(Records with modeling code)
+ + + +

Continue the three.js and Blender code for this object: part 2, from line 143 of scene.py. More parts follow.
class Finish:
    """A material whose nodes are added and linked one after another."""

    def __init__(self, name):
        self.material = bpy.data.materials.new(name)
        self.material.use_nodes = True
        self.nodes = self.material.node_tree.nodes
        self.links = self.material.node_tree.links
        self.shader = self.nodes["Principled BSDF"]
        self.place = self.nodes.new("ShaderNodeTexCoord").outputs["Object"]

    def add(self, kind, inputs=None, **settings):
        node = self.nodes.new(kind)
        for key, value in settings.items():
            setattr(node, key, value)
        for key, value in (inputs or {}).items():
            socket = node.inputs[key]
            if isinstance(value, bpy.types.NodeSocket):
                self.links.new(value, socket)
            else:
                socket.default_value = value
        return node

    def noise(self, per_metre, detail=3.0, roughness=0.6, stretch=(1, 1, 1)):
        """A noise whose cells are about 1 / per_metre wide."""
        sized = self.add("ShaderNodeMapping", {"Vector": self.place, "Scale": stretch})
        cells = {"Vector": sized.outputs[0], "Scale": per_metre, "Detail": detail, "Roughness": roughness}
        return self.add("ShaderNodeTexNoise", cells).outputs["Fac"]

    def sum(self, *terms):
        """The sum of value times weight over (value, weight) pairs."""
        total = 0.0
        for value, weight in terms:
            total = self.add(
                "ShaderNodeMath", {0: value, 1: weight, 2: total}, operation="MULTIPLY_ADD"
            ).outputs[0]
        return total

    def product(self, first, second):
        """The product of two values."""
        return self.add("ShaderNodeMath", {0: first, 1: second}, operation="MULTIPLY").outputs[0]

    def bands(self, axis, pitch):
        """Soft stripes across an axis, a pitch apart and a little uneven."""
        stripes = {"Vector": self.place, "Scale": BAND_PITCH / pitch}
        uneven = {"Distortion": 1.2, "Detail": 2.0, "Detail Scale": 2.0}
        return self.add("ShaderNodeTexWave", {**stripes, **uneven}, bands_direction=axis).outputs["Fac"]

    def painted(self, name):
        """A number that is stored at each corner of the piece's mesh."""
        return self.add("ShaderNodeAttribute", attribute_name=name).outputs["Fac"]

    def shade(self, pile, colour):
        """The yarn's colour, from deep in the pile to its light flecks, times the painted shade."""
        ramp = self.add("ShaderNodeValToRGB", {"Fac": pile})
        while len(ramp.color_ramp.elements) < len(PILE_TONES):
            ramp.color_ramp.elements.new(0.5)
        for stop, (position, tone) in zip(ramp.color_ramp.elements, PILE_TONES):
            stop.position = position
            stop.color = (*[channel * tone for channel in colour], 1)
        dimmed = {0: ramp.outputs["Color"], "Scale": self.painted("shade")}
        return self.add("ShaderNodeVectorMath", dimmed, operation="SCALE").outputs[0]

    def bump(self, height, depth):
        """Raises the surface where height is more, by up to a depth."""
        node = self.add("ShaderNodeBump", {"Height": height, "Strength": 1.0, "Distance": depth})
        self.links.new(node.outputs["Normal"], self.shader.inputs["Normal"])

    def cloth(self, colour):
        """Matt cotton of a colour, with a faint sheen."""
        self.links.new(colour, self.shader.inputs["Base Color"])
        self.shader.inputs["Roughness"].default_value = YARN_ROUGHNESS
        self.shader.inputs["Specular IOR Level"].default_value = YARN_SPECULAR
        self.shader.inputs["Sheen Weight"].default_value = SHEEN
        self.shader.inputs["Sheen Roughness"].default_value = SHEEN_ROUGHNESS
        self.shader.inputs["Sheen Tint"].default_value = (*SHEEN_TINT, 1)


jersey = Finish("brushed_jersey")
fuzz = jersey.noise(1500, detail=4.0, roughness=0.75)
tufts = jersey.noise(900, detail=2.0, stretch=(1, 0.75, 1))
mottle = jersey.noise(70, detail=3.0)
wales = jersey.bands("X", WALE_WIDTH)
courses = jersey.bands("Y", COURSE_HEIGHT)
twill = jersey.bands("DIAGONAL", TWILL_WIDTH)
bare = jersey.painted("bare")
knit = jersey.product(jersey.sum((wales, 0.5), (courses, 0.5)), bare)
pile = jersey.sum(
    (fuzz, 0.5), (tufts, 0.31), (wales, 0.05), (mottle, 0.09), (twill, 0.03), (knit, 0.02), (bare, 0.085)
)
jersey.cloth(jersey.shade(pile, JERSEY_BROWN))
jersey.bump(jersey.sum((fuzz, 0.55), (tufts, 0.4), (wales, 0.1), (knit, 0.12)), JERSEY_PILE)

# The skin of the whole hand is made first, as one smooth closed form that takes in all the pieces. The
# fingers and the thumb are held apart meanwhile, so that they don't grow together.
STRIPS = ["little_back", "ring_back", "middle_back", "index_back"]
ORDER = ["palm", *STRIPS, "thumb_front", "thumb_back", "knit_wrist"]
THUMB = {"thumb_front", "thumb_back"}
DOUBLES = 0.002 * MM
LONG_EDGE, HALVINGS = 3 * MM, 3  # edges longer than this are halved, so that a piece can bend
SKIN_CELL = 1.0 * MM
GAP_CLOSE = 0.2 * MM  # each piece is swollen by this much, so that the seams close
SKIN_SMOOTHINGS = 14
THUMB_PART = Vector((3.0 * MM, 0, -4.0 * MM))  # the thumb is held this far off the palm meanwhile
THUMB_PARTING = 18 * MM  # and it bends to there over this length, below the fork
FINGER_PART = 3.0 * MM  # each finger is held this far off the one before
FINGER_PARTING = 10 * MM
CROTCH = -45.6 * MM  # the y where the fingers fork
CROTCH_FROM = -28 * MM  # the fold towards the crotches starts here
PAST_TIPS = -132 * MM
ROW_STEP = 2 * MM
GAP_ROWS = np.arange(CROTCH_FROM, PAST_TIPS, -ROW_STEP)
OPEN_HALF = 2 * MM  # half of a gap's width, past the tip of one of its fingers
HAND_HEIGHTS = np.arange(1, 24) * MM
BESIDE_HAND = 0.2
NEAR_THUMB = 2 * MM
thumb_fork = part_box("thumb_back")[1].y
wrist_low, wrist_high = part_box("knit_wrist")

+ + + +

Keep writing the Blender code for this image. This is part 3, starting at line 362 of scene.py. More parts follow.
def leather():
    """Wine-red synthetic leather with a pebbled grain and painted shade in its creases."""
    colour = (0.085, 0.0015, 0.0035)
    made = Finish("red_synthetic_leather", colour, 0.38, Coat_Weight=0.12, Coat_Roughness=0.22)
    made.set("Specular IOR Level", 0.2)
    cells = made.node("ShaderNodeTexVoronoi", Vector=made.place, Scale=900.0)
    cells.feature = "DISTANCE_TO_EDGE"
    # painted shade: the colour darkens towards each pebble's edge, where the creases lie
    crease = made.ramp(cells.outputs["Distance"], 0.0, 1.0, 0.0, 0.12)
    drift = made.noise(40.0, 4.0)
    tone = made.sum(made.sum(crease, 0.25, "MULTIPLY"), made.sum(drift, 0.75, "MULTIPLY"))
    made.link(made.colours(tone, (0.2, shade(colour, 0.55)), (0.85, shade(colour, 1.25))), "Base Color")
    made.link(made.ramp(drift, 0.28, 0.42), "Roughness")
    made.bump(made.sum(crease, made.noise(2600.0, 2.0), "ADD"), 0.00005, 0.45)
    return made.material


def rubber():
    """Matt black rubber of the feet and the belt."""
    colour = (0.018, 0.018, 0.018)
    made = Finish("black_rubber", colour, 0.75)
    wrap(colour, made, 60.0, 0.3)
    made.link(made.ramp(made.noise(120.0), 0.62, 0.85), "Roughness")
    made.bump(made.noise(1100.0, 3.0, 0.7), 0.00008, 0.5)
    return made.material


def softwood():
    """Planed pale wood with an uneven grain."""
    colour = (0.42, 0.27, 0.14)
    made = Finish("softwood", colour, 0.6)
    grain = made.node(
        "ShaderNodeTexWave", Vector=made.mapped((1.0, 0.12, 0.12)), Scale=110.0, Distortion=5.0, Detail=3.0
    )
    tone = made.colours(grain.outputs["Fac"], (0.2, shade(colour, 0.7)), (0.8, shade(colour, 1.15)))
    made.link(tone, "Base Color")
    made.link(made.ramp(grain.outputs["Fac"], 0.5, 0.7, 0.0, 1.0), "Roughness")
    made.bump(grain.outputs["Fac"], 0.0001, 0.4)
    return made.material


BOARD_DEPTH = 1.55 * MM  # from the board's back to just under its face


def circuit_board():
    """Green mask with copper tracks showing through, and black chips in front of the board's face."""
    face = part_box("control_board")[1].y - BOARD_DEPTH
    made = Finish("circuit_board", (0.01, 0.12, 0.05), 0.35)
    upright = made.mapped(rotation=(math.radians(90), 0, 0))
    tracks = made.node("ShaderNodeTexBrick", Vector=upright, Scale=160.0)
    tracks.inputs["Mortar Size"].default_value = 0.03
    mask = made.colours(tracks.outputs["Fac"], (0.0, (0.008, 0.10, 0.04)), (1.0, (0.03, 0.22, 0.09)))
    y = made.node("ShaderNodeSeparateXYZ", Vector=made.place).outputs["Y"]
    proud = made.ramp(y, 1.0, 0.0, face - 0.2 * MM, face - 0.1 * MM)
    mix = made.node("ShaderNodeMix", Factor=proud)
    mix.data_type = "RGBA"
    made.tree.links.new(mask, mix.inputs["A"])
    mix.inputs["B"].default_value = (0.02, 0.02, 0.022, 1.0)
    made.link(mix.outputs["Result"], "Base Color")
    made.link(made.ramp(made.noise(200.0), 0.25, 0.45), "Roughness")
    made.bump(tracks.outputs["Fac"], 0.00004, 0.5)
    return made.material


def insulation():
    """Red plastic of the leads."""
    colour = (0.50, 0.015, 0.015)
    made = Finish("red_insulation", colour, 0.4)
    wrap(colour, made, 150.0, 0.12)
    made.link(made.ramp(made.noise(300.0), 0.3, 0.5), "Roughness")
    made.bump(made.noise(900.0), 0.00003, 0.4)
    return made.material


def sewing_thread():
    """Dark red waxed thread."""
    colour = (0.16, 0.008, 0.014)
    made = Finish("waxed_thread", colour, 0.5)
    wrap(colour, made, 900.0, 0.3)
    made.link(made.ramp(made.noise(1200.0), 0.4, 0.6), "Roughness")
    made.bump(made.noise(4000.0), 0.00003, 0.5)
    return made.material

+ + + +

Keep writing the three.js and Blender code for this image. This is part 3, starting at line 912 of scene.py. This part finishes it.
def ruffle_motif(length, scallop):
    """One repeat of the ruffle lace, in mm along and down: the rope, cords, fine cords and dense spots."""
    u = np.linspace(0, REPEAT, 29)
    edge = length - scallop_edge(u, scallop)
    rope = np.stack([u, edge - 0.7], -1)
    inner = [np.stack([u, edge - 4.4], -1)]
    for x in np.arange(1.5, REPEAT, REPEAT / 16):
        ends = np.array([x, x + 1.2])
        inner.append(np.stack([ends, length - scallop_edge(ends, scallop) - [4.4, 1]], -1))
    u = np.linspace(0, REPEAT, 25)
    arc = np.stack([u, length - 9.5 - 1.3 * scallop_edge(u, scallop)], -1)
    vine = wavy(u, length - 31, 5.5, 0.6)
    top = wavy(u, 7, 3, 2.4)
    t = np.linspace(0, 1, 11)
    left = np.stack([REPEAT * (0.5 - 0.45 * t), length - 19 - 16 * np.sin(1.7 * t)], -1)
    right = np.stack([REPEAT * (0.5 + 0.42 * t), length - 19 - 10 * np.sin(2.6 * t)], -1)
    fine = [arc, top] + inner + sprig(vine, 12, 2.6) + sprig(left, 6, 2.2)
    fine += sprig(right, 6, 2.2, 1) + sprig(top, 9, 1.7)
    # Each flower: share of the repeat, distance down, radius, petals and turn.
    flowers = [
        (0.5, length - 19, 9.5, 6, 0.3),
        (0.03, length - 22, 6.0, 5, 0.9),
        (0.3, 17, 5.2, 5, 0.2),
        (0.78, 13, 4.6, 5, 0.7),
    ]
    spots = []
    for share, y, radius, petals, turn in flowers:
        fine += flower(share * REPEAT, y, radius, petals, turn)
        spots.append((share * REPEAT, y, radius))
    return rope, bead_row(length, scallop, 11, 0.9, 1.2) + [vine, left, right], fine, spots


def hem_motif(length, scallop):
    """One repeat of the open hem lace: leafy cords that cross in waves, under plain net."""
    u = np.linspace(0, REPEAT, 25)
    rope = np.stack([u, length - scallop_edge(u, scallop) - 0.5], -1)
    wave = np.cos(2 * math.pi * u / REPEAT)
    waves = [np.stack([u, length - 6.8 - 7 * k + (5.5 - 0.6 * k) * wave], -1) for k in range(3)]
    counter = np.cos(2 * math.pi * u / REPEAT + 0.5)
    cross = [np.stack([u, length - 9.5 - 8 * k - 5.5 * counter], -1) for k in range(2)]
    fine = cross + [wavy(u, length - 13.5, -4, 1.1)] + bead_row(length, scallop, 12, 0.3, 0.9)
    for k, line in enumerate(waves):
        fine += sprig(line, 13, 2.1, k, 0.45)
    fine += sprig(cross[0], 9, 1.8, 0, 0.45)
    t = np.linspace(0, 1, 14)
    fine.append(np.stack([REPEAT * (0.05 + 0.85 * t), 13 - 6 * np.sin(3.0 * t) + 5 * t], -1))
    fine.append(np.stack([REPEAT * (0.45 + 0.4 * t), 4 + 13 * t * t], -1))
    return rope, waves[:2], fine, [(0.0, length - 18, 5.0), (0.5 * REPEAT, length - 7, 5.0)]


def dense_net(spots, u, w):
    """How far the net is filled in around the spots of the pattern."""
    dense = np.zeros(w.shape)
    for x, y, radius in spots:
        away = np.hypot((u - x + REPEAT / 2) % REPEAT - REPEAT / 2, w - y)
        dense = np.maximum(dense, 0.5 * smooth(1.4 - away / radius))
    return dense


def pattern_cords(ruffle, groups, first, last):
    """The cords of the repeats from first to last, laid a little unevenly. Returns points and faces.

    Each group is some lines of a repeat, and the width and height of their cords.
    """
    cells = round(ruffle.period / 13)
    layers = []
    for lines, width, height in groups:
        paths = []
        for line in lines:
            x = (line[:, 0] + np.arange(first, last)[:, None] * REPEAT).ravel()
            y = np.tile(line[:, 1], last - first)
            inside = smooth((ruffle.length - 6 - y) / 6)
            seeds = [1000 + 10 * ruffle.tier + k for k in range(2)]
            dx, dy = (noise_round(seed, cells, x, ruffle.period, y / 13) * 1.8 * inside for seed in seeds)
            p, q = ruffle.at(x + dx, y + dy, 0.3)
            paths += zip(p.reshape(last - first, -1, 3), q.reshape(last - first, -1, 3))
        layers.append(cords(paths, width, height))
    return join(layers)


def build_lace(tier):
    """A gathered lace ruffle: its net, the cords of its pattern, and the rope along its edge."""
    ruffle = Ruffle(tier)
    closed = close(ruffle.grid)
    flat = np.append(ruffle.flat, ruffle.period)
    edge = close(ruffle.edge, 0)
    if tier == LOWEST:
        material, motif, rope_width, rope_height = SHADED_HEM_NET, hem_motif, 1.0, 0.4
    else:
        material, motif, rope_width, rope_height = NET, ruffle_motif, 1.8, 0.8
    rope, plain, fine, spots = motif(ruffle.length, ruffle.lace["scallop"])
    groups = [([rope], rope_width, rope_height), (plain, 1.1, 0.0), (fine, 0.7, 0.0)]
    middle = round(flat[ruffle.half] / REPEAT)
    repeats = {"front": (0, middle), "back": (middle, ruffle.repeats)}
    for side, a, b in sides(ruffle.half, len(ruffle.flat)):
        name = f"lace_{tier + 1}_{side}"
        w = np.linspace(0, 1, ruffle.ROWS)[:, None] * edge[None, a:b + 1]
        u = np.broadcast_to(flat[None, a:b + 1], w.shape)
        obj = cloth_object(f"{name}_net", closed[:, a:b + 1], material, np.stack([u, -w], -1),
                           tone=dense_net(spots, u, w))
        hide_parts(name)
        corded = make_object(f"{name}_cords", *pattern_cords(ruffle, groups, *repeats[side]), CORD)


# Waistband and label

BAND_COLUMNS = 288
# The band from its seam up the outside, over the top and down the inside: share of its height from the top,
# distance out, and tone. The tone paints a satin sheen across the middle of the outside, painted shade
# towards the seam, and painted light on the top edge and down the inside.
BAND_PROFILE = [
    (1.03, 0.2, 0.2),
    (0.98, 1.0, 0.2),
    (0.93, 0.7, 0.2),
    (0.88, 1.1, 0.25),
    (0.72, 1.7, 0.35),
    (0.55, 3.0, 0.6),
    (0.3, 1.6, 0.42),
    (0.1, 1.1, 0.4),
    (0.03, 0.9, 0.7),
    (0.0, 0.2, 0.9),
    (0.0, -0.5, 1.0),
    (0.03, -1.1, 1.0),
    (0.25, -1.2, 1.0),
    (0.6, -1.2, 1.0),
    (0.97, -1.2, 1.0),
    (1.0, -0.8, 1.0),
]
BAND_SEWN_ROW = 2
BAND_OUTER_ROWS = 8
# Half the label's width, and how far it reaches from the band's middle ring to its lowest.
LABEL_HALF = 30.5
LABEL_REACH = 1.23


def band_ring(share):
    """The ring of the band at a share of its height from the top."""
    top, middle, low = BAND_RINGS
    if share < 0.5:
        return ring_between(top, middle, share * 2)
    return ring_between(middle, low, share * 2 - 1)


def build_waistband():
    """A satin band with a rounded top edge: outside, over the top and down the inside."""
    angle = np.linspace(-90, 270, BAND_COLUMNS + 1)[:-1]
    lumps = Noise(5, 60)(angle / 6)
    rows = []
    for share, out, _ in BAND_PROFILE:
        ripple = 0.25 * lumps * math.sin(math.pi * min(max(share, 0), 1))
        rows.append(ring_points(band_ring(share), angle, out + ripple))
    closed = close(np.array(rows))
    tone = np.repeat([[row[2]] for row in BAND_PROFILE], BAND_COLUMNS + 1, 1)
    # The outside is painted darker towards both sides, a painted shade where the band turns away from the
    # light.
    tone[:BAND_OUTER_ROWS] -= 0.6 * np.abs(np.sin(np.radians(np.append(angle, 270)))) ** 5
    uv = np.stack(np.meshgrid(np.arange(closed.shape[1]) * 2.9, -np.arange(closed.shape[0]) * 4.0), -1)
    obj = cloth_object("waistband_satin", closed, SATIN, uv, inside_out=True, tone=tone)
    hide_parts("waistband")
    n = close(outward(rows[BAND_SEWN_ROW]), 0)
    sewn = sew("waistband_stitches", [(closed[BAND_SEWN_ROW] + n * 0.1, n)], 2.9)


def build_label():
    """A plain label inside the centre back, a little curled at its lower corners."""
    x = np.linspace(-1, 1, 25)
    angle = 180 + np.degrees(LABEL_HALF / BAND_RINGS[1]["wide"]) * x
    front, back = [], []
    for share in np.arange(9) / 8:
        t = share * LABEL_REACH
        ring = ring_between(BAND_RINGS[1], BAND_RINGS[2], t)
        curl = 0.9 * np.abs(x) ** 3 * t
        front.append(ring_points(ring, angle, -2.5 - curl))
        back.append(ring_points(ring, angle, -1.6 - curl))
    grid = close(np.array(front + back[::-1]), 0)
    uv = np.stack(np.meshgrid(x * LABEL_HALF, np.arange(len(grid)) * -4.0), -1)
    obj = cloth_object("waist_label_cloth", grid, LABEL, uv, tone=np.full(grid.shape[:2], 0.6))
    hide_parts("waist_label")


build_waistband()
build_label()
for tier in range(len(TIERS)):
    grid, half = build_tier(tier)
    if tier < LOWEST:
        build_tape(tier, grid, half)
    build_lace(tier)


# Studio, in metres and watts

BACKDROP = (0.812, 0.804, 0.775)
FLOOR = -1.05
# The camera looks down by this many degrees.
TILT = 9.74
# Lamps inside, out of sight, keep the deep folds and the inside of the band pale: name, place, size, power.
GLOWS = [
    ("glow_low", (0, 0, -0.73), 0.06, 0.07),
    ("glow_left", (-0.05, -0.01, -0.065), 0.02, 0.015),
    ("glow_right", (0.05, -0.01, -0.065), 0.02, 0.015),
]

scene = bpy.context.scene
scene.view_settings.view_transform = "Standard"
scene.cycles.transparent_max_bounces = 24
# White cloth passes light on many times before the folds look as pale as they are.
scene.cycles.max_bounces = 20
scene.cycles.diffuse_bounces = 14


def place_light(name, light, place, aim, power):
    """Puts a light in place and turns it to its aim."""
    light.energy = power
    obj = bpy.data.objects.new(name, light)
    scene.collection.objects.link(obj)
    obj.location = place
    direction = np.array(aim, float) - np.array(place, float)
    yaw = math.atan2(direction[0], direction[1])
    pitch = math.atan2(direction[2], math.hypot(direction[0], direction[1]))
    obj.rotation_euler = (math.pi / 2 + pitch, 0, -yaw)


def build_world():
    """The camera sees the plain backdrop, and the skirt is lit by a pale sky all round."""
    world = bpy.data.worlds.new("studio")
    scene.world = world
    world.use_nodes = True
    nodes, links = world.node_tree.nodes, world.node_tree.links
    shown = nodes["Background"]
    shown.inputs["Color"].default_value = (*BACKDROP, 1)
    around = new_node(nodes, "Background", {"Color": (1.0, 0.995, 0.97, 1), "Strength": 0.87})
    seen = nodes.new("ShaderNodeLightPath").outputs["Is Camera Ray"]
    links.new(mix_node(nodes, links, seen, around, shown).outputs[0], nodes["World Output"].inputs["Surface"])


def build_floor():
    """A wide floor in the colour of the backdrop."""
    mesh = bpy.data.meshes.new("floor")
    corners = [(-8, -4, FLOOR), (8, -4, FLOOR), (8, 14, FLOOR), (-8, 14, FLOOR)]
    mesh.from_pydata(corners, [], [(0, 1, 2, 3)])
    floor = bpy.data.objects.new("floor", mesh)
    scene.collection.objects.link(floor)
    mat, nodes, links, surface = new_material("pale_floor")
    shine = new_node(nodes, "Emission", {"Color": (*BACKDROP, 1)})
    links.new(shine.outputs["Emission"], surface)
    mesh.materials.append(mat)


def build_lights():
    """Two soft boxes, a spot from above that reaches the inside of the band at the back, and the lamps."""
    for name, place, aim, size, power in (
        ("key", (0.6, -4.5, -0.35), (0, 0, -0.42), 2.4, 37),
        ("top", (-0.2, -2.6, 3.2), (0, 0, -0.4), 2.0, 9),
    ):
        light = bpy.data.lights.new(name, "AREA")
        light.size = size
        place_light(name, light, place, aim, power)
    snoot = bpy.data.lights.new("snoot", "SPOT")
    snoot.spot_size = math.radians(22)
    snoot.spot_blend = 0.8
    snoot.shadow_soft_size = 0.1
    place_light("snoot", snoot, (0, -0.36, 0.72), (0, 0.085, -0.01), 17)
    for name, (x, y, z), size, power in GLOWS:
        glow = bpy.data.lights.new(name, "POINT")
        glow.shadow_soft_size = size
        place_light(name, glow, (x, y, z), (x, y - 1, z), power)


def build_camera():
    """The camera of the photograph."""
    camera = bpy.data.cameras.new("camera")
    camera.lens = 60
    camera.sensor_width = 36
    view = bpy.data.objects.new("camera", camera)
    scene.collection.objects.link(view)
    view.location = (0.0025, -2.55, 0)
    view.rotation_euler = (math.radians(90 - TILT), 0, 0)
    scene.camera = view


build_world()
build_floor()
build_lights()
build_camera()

+ + + +

* EXERCISE REQUIREMENTS *
Select all lines in the listing that include the word "follow".

* TASK RESPONSE *
Continue the three.js and Blender code for this object: part 2, from line 143 of scene.py. More parts follow.
Keep writing the Blender code for this image. This is part 3, starting at line 362 of scene.py. More parts follow.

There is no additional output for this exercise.